Uomini e donne, scrive Maria Paola Masala, autrice dei testi del libro che accompagna la mostra, che avvalorano la ferma convinzione di Daniela Zedda: «Certe caratteristiche di sardità che in casa sono difetti, esportate si trasformano in pregi. L’ostinazione diventa costanza, la diffidenza misura, la timidezza affidabilità. E chi ha talento (e in questo libro ce n’è tanto), riesce a spenderlo al meglio».

«Sardi — prosegue la Masala — legati alla loro terra ma contenti di essere dove sono, anche quando sognano di tornare. La nostalgia appartiene un po’ a tutti, in maniera diversa, ma non impedisce a nessuno di apprezzare il mondo in cui vive ed opera».

Un lavoro perfetto, dove Daniela Zedda supera la rappresentazione del sardo diventato famoso, per ricercare anche storie e personaggi sconosciuti.

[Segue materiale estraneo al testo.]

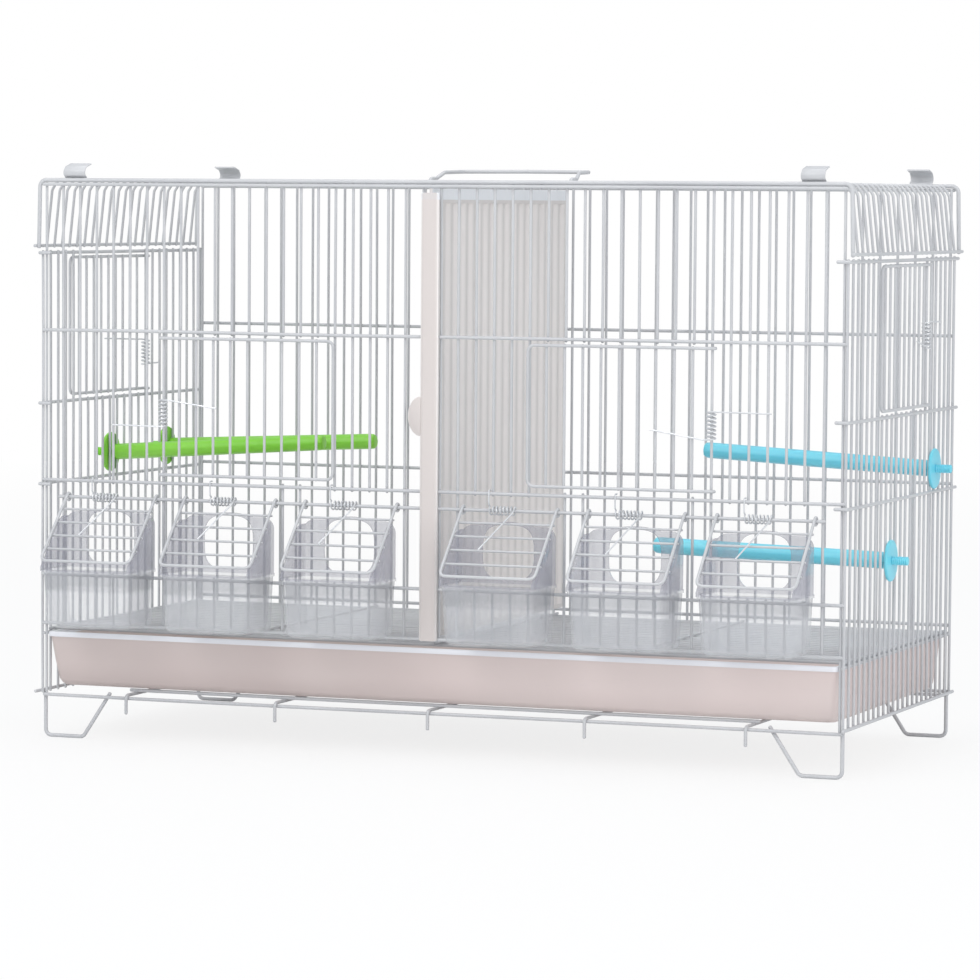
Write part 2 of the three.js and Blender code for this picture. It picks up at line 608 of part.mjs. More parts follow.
const COIL_LENGTH = COIL_PITCH * COIL_CURLS;
const number = ["1", "2", "3"];
FEEDERS.forEach(([a, b], i) => {
  for (const side of [-1, 1]) {
    // The feeders are numbered from the left: 1 to 3 in the left half, 4 to 6 in the right.
    const xc = (side * (frontX(a) + frontX(b))) / 2;
    const label = side < 0 ? 3 - i : 4 + i;
    add("feeder_flap_" + label, flap(xc), "wire");
    add("feeder_cup_" + label, cup(xc), "cup");
    // The coil lies round the hinge wire; p is forward along the slope's normal, q down the slope.
    const start = xc - 15;
    const place = (along, v, u) => onSlope(start + along, u, v);
    const up = (y, z) => {
      // A point of the fixed arm, given in cage Y and Z, in flap coordinates.
      const dy = -y;
      const dz = HINGE_Z - z;
      return [Math.cos(SLOPE) * dy - Math.sin(SLOPE) * dz, Math.sin(SLOPE) * dy + Math.cos(SLOPE) * dz];
    };
    const rise = up(-2.3, DOOR_SILL_Z + 2.5);
    const over = up(1.2, DOOR_SILL_Z + 2.5);
    spring("flap_spring_" + label, place, -Math.PI / 4, Math.PI * 0,
      [[0, ...up(-2.3, HINGE_Z + 4.5)], [0, ...rise], [0, ...over]],
      [[COIL_LENGTH + 0.3, 4.9, 6], [COIL_LENGTH - 15.5, 4.9, 39]]);
  }
});

const DOOR_ARM = DOOR_PLANE + DOOR_WIRE + GAP + 0.7;
const PANEL_ARM = RAIL + GAP + 0.7;
// Front door springs stand round the hinge wires.
const doorSpring = (name, base, sign, doorIsUpper, doorReach, panelReach, drop) => {
  // p is out of the cage, q towards the door's free edge.
  const armOut = (reach, level, sideSign, plane, shift) => [
    [level, plane * 0.5 + COIL_R * 0.5 + 0.4, sideSign * 5], [level + shift, plane, sideSign * reach],
  ];
  const low = 0;
  const high = COIL_LENGTH;
  const place = (along, p, q) => base(along, p, q * sign);
  const head = doorIsUpper ? armOut(panelReach, low, -1, PANEL_ARM, 0.5)
    : armOut(doorReach, low, -1, DOOR_ARM, drop);
  const tail = doorIsUpper ? armOut(doorReach, high, 1, DOOR_ARM, -drop)
    : armOut(panelReach, high, 1, PANEL_ARM, -0.5);
  spring(name, place, 0, 0, head, tail);
};
doorSpring("front_door_spring_left",
  (a, p, q) => [-frontX(DOOR_HINGE) + q, -p, 195 + a], 1, true, 43, 39, 5);
doorSpring("front_door_spring_right",
  (a, p, q) => [frontX(DOOR_HINGE) + q, -p, 196 + a], 1, false, 42.5, 43, 6);
doorSpring("side_door_spring_left",
  (a, p, q) => [-SIDE_X - p, sideY(SIDE_DOOR.left[1]) + q, SIDE_SILL_Z + 22.5 + a], -1, true, 60, 29, -2);
doorSpring("side_door_spring_right",
  (a, p, q) => [SIDE_X + p, sideY(SIDE_DOOR.right[1]) + q, SIDE_SILL_Z + 44.5 + a], 1, false, 40, 29, 6);

// ---------- perches and their nuts ----------
// A rod's shoulder rests on the side wires from inside, its threaded stub passes between
// them, and a thin disc nut holds it from outside.
const ROD_R = 5.8, ROD_LENGTH = 169, STUB_R = 3.2, NUT_R = 14.5;
const perch = (name, side, y, z, tilt, slot) => {
  const inner = SIDE_X - WIRE - GAP;
  const outer = SIDE_X + WIRE + GAP;
  const put = (shape) => shape.translate([0, y, z]);
  const along = (profile, sides) => turned((side < 0 ? profile.map(([d, r]) => [-d, r])
    : profile.map(([d, r]) => [d, r]).reverse()), sides);
  const stub = along([[SIDE_X + 15, STUB_R], [inner - 2, STUB_R]], 8);
  const shoulder = along([[inner, ROD_R - 0.8], [inner - 4, ROD_R]], 8);
  const rod = along([[inner - 1, ROD_R], [inner - ROD_LENGTH + 1.5, ROD_R],
    [inner - ROD_LENGTH, ROD_R - 1.5]], 8)
    .translate([-side * inner, 0, 0]).rotate([0, side * tilt, 0]).translate([side * inner, 0, 0]);
  add(name, put(fuse([stub, shoulder, rod])), slot);
  const nut = along([[outer + 2.2, NUT_R - 0.6], [outer + 1.6, NUT_R], [outer, NUT_R]], 18);
  const bore = along([[outer + 4, STUB_R + 0.4], [outer - 1, STUB_R + 0.4]], 8);
  add(name + "_nut", put(nut.subtract(bore)), slot);
};
perch("perch_green_front", -1, sideY(9.5), SIDE_MID_Z + 17.4, 3.8, "green");
perch("perch_green_back", -1, sideY(17.5), SIDE_MID_Z + 17.4, 2.5, "green");
perch("perch_blue_upper", 1, sideY(17.5), SIDE_MID_Z + 16.4, 3, "blue");
perch("perch_blue_lower", 1, sideY(8.5), SIDE_MID_Z - 41.6, 1.7, "blue");

console.log("least gaps of the springs to themselves, mm: " + springCheck.join(", "));

export default root;
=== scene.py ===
"""Looks of a wire breeding cage: round coated wires, moulded tray, ribbed divider, clear cups, perches."""
import math
import random

import bmesh
import bpy
from mathutils import Matrix, Vector


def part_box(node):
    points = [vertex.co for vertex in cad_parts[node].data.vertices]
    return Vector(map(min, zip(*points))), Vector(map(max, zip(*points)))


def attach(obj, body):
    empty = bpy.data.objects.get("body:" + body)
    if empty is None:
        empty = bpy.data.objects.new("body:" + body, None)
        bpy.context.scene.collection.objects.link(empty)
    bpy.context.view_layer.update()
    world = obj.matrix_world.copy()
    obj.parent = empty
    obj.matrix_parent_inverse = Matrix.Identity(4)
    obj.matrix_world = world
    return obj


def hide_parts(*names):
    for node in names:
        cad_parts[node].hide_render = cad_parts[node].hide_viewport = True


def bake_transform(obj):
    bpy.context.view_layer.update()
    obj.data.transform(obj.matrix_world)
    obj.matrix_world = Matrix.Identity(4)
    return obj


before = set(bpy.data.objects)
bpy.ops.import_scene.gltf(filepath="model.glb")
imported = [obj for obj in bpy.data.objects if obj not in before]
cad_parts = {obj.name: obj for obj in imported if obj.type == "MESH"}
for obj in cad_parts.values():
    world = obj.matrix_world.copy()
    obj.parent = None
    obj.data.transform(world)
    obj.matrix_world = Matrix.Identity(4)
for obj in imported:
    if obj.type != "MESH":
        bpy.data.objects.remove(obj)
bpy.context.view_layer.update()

# ---------- where things are ----------
# Cage coordinates are millimetres: X 0 at the middle, Y 0 in the front wires, Z 0 in the base wires.
MM = 0.001
front_low, front_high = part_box("front_panel")
FRONT_Y = (front_low.y + front_high.y) / 2
FOOT_Z = -31
BASE_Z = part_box("leg_front_left")[0].z - FOOT_Z * MM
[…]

Una mostra che va al di là della semplice indagine sull’identità ma che, invece, parte da questa per raccontare persone che riescono a fare delle proprie radici un punto di forza per coniugare con successo la propria indole collettiva con le abilità personali.

Un messaggio importante in tempi in cui tanti punti di riferimento vacillano o si sciolgono nel pessimismo e nella svalutazione dei valori su cui è costruita, da secoli, la cultura delle nostre comunità.